** Prompt **
Only the number is wanted: how many lines contain the string "each"?

** Raw records **

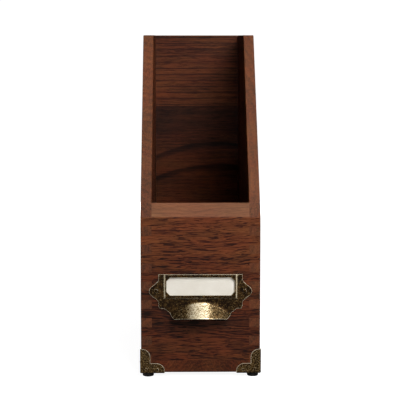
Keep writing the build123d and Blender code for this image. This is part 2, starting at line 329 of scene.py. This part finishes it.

---

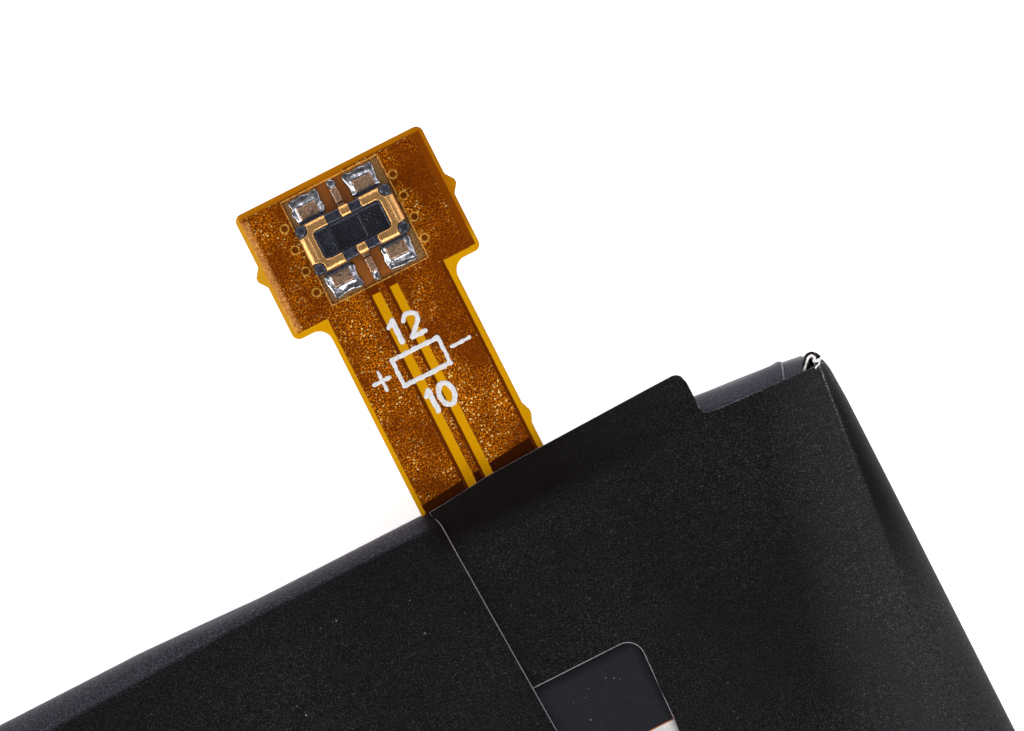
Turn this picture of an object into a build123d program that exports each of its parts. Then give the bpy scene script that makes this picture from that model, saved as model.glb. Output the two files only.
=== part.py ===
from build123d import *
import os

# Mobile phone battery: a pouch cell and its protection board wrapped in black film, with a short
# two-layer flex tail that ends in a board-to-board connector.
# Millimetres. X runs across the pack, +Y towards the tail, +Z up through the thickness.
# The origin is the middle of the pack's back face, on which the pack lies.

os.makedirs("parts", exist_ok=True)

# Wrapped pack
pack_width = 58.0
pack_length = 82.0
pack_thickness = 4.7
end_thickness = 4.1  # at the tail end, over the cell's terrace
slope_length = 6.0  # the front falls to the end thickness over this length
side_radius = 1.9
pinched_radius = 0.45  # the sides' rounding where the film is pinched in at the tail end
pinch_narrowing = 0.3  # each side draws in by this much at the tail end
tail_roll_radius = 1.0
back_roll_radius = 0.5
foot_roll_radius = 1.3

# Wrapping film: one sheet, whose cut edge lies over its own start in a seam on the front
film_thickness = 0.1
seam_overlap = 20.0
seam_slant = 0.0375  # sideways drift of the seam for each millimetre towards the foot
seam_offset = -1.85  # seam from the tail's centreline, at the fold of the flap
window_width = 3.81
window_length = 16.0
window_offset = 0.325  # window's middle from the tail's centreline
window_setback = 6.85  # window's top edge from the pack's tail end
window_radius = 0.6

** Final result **
3